|
Я был (и есть) не наш для апологетов завершенных истин и разнообразных идеологических боевиков. Больше того: я ничей, то есть воистину свой. В тысячах форм борьбы (особенно литературной) я не примыкал ни к одной стороне, ибо видел в самом пламенном демократе несостоявшегося диктатора. Одна дама недавно сказала мне: у нас теперь столько партий, вам нужно выйти в люди — идите к нам! Но выходить в люди таким способом не по мне. Пастернак как-то сказал, что мог бы «провальсировать к славе шутя», но не захотел. Он поступил мудро: достиг мировой славы, не гоняясь за ней. Меньше всего мне нужен был пиетет людей, ограниченных каким-то одним мнением, одним направлением, одной кровью! Я был и остался космополитом. Мне близки все нации. И все они чуют во мне это зловещее — «не наш». Я был и остался человеком — не меньше, но и не больше.

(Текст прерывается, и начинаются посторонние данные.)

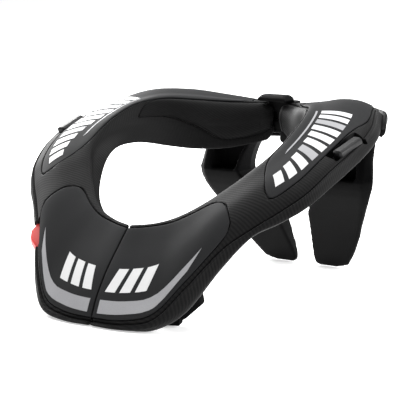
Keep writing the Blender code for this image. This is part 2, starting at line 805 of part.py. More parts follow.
def tab_mesh():
    """The tab, with a blunt point outward."""
    half_long = tab_long / 2
    outline = (
        (-half_long, -tab_deep),
        (half_long, -tab_deep),
        (half_long, -tab_sink),
        (half_long * tab_tip, tab_proud * 0.8),
        (half_long * tab_peak, tab_proud),
        (-half_long, -tab_sink),
    )
    return hull("release_tab", [
        tab_frame @ Vector((x, y, z)) for x, y in outline for z in (-tab_thick, 0)
    ])


half = bpy.data.objects["foam_frame_right"]
notch = box_mesh("tab_notch", tab_frame,
                 (-tab_long / 2 - fit, -tab_deep - tab_travel - fit, -tab_thick - fit),
                 (tab_long / 2 + fit, cut_overrun, tab_headroom))
cut(half, place("tab_notch", notch, None, -1))
place("release_tab", tab_mesh(), "red_plastic", -1, False)

# Latch under the wearer's left chest
latch_foot_print = skin_point(*latch_root)
latch_foot_print.z = 0


def latch_mesh(name, corners, grow=0.0):
    corners = [latch_foot_print + Vector(c) * MM for c in corners]
    middle = sum(corners, Vector((0, 0, 0))) / len(corners)
    return hull(name, [c + (c - middle).normalized() * grow for c in corners])


half = bpy.data.objects["foam_frame_left"]
latch = place("front_latch", latch_mesh("front_latch", latch_foot), "black_plastic", 1, False)
latch_tool = place("latch_arm", latch_mesh("latch_arm", latch_arm), None, 1, False)
boolean(latch, latch_tool, "UNION")
for label, corners in (("foot", latch_foot), ("arm", latch_arm)):
    pocket = latch_mesh("latch_pocket", corners, latch_pocket)
    cut(half, place("latch_pocket_" + label, pocket, None, 1, False))

# Stabiliser and hinge block
stabiliser = place("rear_stabiliser", stabiliser_mesh(), "black_plastic", 1, False)
for side_name, side in (("left", 1), ("right", -1)):
    pocket = place("pocket_" + side_name, pocket_mesh(), None, side, False)
    boolean(stabiliser, pocket, "DIFFERENCE")
    relief = place("relief_" + side_name, relief_mesh(), None, side, False)
    boolean(stabiliser, relief, "DIFFERENCE")
block_rings = (
    (block_foot, block_radius),
    (block_top - block_round, block_radius),
    (block_top - 0.3 * block_round, block_radius - 0.3 * block_round),
    (block_top, block_radius - block_round),
)
block = place("hinge_block", stadium_mesh("hinge_block", hinge_spread, block_rings),
              "black_plastic", 1)
boolean(block, place("block_cap", cap_mesh(), None, 1, False), "UNION")
for side_name, side in (("left", 1), ("right", -1)):
    slot = box_mesh("block_slot", Matrix.Identity(4),
                    (web_half, hinge_back - cut_overrun, slot_low),
                    (cut_overrun, hinge_back + cut_overrun, slot_high))
    boolean(block, place("block_slot_" + side_name, slot, None, side, False), "DIFFERENCE")
    bore = upright("block_bore", hinge_spread, pin_radius + pin_play,
                   pin_low - fit, pin_high + fit)
    boolean(block, place("block_bore_" + side_name, bore, None, side), "DIFFERENCE")
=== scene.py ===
"""Looks of a motocross neck brace: padded halves, moulded panels, hooks and a wishbone.

Metres, +Z up. The front of the brace faces -Y and the wearer's left is +X.
"""

import math

import bmesh
import bpy
from mathutils import Matrix, Vector


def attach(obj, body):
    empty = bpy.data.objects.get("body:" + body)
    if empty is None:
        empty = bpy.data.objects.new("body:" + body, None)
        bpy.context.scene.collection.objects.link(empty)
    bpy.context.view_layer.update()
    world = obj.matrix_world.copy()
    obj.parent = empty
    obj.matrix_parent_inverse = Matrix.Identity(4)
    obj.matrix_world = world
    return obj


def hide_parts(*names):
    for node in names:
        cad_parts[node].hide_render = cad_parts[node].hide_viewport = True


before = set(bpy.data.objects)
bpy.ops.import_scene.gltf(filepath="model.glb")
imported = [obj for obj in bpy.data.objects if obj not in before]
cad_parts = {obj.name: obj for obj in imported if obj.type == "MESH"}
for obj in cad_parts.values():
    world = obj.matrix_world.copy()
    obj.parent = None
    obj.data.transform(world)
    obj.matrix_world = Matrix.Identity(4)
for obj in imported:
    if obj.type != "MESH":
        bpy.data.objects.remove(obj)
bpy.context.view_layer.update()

MM = 0.001

# Sizes of the padded halves, as in the part
neck_radius = 80 * MM
rim_radius = 142 * MM
crest_height = 136.3 * MM
crown_height = 6.5 * MM
ring_middle = 123.4 * MM
box_middle = 119.3 * MM
front_split = 1.2 * MM
fit = 0.4 * MM
panel_thick = 1.6 * MM
seam_groove = 0.9 * MM
rim_swell = 0.8 * MM
wall_hollow = 2.0 * MM

# Sizes of the cloth and its seams
crease_deep = 0.9 * MM      # how far the cloth is drawn in at the crease over the rim
crease_wide = 2.4 * MM
crease_place = 4.04
crease_end = 168            # turn where the crease has run out
crease_run_out = 20
hollow_deep = 1.1 * MM      # and the broad hollow along it
hollow_wide = 9.0 * MM
seam_round = 0.7 * MM       # cloth rolling over into a panel's groove
front_round = 1.0 * MM      # edge of each half at the front seam
front_roll = 0.8            # degrees of turn that the edge takes
turn_step = 0.8             # of the cloth's mesh, in degrees
lobe_turn = 171.6           # turn where the mesh gets finer
lobe_step = 0.4
place_step = 0.1            # of the cloth's mesh, in places
fine_places = (3.83, 4.26)  # around the crease, where it gets finer
fine_place_step = 0.025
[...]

Козодеров был тысячекратно прав: я был свой.
Теперь о Борисе Пероцком.
Этот человек приехал в Одессу не то из Днепропетровска, не то из Винницы и занял место уехавшего в Институт красной профессуры Пипера. Он стал профессором диамата (правда, без заведования кафедрой). Его появлению в университете (еще до утверждения в должности — оно было прерогативой обкома партии) предшествовал слух, что в городе наконец появился истинный философский гений.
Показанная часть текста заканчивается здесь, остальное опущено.